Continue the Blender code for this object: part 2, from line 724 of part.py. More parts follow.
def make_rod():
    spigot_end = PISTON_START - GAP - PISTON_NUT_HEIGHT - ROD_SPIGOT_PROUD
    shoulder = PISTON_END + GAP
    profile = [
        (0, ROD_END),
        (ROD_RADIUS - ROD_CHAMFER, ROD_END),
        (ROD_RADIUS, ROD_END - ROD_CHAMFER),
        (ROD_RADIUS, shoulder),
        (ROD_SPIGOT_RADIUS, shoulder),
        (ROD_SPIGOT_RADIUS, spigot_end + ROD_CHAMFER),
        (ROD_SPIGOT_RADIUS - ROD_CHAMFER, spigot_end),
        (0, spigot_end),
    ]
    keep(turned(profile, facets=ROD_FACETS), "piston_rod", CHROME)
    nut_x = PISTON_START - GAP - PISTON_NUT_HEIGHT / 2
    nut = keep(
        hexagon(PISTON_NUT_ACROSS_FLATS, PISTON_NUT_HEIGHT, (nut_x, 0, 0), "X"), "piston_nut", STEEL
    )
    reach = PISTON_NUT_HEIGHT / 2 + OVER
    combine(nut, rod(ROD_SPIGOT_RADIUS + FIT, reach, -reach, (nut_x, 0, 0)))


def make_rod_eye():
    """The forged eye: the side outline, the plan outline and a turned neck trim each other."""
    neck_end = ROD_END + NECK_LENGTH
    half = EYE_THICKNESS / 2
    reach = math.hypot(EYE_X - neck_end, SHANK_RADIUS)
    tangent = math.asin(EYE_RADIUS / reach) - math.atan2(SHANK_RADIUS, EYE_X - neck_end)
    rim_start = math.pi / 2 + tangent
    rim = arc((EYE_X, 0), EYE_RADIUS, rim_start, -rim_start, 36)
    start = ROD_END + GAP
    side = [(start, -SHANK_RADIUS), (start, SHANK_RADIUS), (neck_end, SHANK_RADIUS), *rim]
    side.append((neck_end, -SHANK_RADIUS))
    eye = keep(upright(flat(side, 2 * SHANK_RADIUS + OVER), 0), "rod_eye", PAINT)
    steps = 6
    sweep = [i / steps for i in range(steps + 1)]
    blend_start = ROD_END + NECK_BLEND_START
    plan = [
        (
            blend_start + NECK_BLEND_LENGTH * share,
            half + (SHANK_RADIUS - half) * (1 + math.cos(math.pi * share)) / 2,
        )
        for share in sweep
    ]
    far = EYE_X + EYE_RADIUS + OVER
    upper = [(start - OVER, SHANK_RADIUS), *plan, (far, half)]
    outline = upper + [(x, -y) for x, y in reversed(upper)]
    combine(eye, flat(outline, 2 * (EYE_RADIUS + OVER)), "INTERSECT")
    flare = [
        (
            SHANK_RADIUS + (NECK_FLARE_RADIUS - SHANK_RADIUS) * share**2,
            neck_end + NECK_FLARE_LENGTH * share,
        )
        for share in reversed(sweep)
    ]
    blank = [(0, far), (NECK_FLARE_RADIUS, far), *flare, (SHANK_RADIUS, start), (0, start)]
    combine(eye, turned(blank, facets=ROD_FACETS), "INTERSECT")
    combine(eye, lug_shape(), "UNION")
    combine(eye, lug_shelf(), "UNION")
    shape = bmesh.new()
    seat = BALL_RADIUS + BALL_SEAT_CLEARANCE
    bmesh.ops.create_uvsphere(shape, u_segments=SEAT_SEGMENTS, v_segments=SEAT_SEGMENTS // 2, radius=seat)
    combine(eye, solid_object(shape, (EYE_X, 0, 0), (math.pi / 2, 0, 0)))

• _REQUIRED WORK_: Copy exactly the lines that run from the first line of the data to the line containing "combine(nut, rod(ROD_SPIGOT_RADIUS +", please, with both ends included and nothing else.

• _EXERCISE SOLUTION_:
Continue the Blender code for this object: part 2, from line 724 of part.py. More parts follow.
def make_rod():
    spigot_end = PISTON_START - GAP - PISTON_NUT_HEIGHT - ROD_SPIGOT_PROUD
    shoulder = PISTON_END + GAP
    profile = [
        (0, ROD_END),
        (ROD_RADIUS - ROD_CHAMFER, ROD_END),
        (ROD_RADIUS, ROD_END - ROD_CHAMFER),
        (ROD_RADIUS, shoulder),
        (ROD_SPIGOT_RADIUS, shoulder),
        (ROD_SPIGOT_RADIUS, spigot_end + ROD_CHAMFER),
        (ROD_SPIGOT_RADIUS - ROD_CHAMFER, spigot_end),
        (0, spigot_end),
    ]
    keep(turned(profile, facets=ROD_FACETS), "piston_rod", CHROME)
    nut_x = PISTON_START - GAP - PISTON_NUT_HEIGHT / 2
    nut = keep(
        hexagon(PISTON_NUT_ACROSS_FLATS, PISTON_NUT_HEIGHT, (nut_x, 0, 0), "X"), "piston_nut", STEEL
    )
    reach = PISTON_NUT_HEIGHT / 2 + OVER
    combine(nut, rod(ROD_SPIGOT_RADIUS + FIT, reach, -reach, (nut_x, 0, 0)))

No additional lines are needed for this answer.